Governor Nixon (pictured) is laying out four points he wants in an autism bill this coming legislative session.
The Senate approved an autism bill but the House never took it up, a move Nixon says is inexcusable.
Nixon says he's spent the last several months visiting with doctors, legislators, insurance representatives, parents and other Missourians. "I believe it will lead our state in the right direction in terms of dealing with these autism spectrum disorders," he said of his plan.
The components he wants to see in a bill during the upcoming session are:
1. Health insurance carriers must provide for diagnosis and treatment. Current law now covers diagnosis, not treatment.
2. The bill must require coverage for applied behavioral analysis (ABA) treatment. Nixon says the state also needs to make sure "we have enough dollars in the bill to make it affordable, we think that we should have $55,000 per year." He says 14 other states have mandates that are similar.
3. The bill must protect from an arbitrary cap of service for ABA and must allow treatment to be carried out. "We are all different human beings, we all have different needs," he said.
4. Finally, the legislation needs to ensure patients can get and keep insurance coverage; carriers must not refuse to renew, terminate or further restrict coverage solely because of an autism diagnosis.
Nixon laid out his plan at the Thompson Center for Autism & Neurodevelopmental Disorders at the University of Missouri in Columbia, a facility he says is making breakthroughs every day.

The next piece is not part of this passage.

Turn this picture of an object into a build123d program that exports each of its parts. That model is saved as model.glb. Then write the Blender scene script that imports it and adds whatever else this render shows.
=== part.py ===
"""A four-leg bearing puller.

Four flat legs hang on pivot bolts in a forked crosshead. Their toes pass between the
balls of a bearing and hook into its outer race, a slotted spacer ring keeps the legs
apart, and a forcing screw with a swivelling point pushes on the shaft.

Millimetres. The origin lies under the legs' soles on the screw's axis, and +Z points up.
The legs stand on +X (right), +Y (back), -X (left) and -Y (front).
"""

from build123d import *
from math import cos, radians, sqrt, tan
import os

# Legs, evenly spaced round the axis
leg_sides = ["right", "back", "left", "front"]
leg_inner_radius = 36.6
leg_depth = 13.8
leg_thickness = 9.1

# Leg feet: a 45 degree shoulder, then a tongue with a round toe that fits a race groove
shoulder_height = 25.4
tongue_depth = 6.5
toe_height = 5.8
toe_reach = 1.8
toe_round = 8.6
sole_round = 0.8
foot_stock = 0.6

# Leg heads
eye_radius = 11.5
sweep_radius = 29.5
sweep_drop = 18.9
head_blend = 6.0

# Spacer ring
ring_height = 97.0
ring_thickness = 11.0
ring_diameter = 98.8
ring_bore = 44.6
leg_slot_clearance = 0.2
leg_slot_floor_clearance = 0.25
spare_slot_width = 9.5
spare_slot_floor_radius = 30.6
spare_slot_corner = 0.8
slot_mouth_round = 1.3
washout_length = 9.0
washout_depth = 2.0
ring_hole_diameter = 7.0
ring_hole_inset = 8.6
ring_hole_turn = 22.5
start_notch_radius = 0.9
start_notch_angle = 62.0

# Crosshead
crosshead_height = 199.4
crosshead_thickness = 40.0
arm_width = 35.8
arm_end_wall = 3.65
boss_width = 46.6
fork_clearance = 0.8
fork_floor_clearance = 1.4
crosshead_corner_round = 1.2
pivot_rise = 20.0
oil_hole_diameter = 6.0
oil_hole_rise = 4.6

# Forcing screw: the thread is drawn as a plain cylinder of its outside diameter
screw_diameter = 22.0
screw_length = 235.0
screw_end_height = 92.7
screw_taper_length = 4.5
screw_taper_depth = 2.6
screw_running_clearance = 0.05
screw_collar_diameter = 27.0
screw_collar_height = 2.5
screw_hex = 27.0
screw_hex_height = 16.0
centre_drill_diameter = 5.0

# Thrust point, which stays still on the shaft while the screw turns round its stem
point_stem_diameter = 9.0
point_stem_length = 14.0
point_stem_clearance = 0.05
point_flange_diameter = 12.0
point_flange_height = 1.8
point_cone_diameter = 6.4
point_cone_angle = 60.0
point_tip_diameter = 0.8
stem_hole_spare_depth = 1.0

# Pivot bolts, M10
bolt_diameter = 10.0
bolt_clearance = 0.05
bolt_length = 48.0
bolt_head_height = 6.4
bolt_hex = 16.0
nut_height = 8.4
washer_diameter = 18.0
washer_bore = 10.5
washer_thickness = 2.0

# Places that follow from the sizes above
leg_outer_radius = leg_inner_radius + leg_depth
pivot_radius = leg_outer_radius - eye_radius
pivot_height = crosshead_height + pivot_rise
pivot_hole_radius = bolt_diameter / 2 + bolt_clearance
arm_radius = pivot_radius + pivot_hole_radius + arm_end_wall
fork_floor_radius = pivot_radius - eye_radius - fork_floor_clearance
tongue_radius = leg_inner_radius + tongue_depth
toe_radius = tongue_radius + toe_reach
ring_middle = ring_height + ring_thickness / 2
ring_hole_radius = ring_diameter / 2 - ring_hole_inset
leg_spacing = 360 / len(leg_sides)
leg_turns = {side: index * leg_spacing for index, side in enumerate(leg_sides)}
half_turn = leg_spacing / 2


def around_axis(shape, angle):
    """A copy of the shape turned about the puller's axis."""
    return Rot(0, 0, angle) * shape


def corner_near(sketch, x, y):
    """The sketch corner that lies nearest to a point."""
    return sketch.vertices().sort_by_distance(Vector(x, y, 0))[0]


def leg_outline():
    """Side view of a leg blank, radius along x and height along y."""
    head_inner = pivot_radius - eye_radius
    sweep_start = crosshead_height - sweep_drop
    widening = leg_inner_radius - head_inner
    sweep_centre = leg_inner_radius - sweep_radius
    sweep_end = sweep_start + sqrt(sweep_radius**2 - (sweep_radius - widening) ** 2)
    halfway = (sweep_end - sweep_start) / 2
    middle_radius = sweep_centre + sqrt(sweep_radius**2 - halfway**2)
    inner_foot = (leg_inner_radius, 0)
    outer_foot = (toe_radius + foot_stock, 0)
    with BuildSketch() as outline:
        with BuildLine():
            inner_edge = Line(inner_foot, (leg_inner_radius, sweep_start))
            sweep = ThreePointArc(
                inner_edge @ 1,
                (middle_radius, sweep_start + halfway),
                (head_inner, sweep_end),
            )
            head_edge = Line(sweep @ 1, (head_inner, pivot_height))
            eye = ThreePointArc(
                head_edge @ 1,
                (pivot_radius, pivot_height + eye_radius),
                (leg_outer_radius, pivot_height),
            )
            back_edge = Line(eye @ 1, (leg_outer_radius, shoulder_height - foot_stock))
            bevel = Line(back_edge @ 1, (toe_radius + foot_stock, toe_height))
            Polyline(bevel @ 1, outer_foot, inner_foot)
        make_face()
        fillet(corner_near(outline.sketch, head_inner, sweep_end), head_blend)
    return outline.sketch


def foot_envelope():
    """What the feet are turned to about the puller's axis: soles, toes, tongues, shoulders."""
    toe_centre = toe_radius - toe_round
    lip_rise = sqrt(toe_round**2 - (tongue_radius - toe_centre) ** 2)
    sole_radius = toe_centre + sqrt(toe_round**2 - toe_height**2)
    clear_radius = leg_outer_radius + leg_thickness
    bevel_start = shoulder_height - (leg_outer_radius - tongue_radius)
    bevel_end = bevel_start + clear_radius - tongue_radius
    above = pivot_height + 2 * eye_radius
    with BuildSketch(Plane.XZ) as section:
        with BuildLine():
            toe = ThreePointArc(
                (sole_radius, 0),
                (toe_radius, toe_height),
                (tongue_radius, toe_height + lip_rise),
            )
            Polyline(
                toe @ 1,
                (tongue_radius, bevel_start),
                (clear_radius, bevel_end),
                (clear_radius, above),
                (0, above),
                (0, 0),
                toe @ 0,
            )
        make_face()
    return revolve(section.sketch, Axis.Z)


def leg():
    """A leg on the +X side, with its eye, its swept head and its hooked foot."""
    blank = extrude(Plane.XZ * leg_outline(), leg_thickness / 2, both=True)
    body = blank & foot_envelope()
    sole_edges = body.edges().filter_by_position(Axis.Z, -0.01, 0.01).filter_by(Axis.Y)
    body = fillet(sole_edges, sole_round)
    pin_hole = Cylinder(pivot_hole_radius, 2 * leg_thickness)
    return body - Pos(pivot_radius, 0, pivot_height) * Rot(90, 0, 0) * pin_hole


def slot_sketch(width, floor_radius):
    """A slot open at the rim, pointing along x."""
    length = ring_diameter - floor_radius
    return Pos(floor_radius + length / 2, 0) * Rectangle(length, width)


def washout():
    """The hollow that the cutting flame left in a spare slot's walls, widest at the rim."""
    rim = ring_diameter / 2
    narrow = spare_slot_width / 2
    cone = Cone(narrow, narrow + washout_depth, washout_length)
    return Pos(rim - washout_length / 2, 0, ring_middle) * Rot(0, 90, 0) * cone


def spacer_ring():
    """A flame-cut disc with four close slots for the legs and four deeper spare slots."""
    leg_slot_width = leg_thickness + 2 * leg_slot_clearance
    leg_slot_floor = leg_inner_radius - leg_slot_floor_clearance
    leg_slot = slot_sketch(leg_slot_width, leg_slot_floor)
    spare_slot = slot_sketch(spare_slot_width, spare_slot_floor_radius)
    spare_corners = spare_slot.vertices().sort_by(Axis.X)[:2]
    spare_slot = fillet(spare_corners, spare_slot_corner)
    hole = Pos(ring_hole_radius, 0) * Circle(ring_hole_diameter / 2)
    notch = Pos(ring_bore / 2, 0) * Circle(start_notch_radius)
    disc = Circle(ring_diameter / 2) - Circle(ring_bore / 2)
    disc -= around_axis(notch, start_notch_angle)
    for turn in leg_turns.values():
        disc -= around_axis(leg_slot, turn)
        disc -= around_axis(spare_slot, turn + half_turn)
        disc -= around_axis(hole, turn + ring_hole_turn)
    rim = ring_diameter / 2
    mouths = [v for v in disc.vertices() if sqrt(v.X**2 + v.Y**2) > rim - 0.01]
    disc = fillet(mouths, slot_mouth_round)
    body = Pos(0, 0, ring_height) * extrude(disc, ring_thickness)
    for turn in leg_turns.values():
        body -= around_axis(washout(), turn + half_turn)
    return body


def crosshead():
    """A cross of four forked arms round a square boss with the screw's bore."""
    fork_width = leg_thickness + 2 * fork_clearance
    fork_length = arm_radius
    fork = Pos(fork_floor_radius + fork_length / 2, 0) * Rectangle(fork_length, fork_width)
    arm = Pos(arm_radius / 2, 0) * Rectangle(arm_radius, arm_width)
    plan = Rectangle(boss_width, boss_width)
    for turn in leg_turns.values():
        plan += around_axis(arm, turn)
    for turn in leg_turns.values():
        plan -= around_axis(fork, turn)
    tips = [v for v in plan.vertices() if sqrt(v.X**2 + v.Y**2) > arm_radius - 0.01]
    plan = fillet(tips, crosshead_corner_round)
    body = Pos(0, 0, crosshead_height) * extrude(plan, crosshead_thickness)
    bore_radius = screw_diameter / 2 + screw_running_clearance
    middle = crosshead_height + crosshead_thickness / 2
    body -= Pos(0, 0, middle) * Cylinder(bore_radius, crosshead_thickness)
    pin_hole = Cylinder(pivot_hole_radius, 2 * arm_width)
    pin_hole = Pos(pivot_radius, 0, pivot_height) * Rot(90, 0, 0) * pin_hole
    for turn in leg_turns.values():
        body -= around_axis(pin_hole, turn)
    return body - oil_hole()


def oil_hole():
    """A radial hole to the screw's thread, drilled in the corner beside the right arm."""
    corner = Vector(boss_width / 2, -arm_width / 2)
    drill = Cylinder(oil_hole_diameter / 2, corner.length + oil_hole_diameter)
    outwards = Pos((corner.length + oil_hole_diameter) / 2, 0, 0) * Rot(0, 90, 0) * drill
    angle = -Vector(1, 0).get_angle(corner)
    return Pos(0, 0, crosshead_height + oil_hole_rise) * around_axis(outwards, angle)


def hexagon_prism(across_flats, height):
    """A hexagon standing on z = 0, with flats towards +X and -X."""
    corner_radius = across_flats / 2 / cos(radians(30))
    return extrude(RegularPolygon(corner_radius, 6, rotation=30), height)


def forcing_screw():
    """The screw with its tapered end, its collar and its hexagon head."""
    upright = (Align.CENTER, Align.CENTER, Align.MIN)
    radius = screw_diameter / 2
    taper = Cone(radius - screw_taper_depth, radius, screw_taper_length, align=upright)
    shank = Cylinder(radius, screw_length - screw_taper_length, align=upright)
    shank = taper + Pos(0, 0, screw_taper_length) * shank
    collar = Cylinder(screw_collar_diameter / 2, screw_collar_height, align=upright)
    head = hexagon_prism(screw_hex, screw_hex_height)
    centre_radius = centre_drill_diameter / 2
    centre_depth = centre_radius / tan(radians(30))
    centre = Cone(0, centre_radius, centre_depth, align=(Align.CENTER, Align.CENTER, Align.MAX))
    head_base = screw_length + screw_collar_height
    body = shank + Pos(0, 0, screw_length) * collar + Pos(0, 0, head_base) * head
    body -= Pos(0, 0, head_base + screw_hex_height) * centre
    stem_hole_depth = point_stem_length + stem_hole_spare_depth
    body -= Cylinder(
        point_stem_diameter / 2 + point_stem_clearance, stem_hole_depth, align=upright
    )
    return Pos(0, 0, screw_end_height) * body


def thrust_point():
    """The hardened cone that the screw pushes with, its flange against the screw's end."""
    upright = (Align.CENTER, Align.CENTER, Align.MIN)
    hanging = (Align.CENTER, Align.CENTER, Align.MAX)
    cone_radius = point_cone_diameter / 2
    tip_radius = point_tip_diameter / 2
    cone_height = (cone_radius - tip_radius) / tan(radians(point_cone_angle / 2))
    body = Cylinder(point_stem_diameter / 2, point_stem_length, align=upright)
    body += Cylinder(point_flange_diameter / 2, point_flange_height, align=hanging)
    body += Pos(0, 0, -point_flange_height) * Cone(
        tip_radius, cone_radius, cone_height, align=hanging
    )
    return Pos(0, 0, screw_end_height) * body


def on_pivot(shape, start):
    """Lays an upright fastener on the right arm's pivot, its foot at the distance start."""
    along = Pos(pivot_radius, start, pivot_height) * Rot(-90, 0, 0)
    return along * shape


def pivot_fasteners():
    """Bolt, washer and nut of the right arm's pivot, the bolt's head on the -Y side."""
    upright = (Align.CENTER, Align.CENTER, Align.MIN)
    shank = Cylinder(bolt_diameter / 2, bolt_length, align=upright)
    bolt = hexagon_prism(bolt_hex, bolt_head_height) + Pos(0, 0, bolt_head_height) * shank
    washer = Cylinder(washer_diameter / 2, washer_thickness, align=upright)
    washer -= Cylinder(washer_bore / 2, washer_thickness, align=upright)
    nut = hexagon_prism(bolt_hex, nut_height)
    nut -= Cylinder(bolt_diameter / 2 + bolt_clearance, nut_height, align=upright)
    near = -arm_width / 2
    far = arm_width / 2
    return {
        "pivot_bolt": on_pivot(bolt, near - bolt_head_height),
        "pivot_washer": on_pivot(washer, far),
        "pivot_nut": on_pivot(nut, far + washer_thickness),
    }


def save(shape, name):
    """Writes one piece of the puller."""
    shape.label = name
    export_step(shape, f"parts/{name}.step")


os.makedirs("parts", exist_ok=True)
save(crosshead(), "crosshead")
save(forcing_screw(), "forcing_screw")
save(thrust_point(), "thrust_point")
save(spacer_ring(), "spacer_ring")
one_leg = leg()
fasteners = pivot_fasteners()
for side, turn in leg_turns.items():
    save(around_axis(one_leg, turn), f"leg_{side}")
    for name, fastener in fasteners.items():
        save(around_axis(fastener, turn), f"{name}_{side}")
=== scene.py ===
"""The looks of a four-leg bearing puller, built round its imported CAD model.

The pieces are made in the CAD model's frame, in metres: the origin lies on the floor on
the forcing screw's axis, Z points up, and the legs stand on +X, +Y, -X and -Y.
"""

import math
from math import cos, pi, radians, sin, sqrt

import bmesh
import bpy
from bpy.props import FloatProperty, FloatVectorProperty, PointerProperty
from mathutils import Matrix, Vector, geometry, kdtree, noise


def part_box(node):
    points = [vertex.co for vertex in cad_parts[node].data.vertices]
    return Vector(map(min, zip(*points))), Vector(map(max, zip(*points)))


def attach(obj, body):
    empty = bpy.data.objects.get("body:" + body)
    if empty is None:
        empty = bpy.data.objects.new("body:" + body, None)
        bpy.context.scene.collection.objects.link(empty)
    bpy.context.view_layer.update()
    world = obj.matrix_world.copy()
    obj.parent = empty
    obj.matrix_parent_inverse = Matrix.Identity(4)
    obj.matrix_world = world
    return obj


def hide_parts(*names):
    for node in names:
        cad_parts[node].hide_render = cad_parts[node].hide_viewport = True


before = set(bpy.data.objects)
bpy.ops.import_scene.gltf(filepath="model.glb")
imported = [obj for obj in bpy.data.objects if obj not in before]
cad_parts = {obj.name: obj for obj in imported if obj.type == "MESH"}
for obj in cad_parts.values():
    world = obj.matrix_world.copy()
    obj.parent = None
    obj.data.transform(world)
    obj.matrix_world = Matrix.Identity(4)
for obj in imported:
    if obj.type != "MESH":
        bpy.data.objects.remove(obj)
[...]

Following that, he traveled to the Judevine Center for Autism in St. Louis and then Children's Mercy Hospital in Kansas City.
A bill Nixon supported failed in the legislature last session, a failure Nixon blames on leadership in the House of Representatives.
He says autism is a major and growing condition in Missouri that effects more than 30,000 people in the state. (The federal government says 1 in 150 people are effected by the disorder.) He says everyone supports the measure ... except insurance companies.
"This is not a bill everybody will support," Nixon said. "The insurance industry is not going to support this."
His director of insurance, John Huff, says despite insurance lobbyists' opposition to the bill, citing cost increases, he believes increases would be no more than 1 percent of premium costs.